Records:
══════════

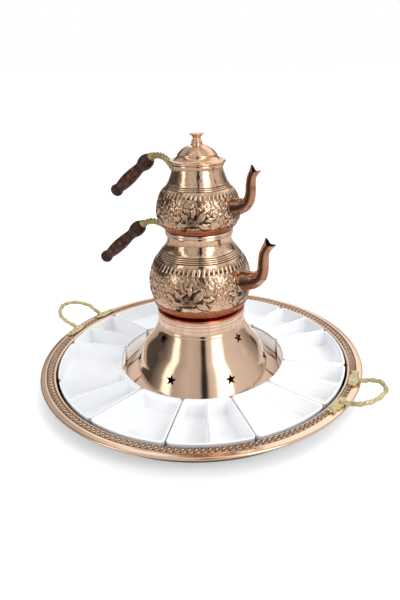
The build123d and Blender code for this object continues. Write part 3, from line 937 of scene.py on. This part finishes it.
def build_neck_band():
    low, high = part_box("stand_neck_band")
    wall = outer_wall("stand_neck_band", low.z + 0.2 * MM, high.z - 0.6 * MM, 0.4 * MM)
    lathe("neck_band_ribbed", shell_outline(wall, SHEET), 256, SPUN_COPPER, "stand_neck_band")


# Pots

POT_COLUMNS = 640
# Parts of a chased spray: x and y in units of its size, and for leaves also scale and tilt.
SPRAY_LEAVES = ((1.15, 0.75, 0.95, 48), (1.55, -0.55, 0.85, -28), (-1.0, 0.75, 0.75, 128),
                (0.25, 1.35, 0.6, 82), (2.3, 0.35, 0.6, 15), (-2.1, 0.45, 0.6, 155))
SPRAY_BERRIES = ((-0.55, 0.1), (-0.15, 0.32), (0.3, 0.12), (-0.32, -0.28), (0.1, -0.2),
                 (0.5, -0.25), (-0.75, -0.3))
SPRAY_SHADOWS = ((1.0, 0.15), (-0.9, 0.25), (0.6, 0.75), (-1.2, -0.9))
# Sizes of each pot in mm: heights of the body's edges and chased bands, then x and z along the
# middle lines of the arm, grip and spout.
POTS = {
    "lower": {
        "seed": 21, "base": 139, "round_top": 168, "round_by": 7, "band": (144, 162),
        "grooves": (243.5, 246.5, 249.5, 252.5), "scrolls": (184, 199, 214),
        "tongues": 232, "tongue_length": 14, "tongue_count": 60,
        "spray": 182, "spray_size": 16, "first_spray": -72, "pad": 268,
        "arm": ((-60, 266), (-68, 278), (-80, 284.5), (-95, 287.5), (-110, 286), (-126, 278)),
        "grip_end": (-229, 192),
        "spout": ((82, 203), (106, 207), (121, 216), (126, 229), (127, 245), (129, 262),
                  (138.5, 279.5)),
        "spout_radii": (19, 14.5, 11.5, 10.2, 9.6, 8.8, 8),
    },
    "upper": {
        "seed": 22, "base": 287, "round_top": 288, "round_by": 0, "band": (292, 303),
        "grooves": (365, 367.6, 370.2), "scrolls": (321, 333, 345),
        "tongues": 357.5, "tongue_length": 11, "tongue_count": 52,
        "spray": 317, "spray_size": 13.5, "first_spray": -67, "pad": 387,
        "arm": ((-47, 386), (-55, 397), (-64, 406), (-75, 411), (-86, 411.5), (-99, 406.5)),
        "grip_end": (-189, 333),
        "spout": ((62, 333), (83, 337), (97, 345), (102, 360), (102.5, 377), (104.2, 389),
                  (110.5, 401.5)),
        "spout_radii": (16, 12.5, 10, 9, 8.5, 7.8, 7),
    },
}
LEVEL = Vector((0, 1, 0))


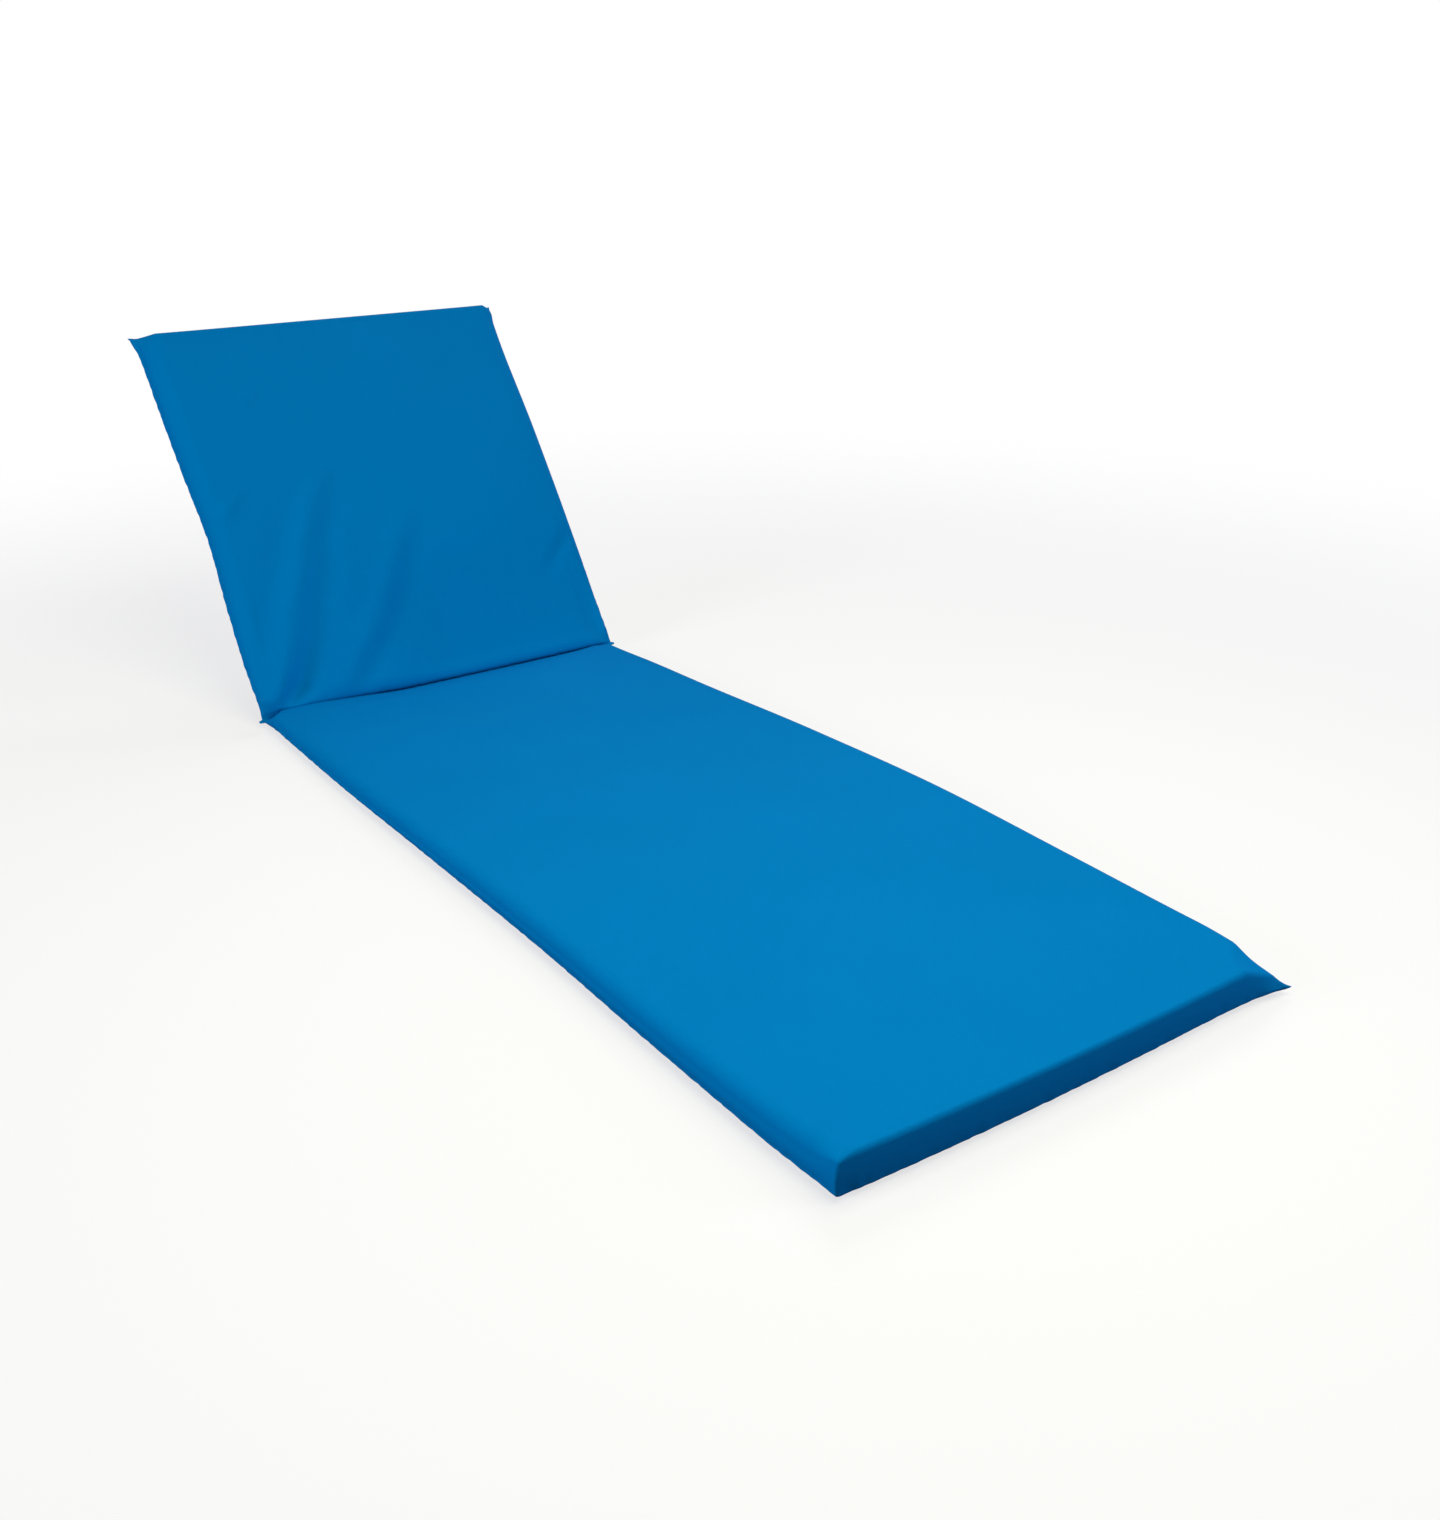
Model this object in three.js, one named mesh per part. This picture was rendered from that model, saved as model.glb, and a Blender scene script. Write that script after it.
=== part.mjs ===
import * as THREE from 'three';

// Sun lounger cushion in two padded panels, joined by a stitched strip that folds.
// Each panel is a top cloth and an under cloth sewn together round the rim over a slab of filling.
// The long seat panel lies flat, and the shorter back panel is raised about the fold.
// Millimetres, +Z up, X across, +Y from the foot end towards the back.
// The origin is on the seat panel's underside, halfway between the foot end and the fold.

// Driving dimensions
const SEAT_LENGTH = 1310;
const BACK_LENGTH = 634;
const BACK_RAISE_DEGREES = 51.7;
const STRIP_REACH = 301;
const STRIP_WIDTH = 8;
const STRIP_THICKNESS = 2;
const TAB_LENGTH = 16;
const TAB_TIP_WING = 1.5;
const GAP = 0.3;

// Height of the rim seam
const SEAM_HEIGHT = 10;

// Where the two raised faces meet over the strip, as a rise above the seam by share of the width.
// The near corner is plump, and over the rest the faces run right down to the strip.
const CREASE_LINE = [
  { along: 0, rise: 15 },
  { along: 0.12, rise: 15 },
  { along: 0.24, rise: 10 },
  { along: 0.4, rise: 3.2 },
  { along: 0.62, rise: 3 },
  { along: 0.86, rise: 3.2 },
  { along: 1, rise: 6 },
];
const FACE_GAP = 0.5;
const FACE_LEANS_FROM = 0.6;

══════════

## GIVEN EXERCISE:
Nothing but the lines from the one with "Model this object" through the last line should be repeated, each exactly as it stands.

## THE OUTPUT:
Model this object in three.js, one named mesh per part. This picture was rendered from that model, saved as model.glb, and a Blender scene script. Write that script after it.
=== part.mjs ===
import * as THREE from 'three';

// Sun lounger cushion in two padded panels, joined by a stitched strip that folds.
// Each panel is a top cloth and an under cloth sewn together round the rim over a slab of filling.
// The long seat panel lies flat, and the shorter back panel is raised about the fold.
// Millimetres, +Z up, X across, +Y from the foot end towards the back.
// The origin is on the seat panel's underside, halfway between the foot end and the fold.

// Driving dimensions
const SEAT_LENGTH = 1310;
const BACK_LENGTH = 634;
const BACK_RAISE_DEGREES = 51.7;
const STRIP_REACH = 301;
const STRIP_WIDTH = 8;
const STRIP_THICKNESS = 2;
const TAB_LENGTH = 16;
const TAB_TIP_WING = 1.5;
const GAP = 0.3;

// Height of the rim seam
const SEAM_HEIGHT = 10;

// Where the two raised faces meet over the strip, as a rise above the seam by share of the width.
// The near corner is plump, and over the rest the faces run right down to the strip.
const CREASE_LINE = [
  { along: 0, rise: 15 },
  { along: 0.12, rise: 15 },
  { along: 0.24, rise: 10 },
  { along: 0.4, rise: 3.2 },
  { along: 0.62, rise: 3 },
  { along: 0.86, rise: 3.2 },
  { along: 1, rise: 6 },
];
const FACE_GAP = 0.5;
const FACE_LEANS_FROM = 0.6;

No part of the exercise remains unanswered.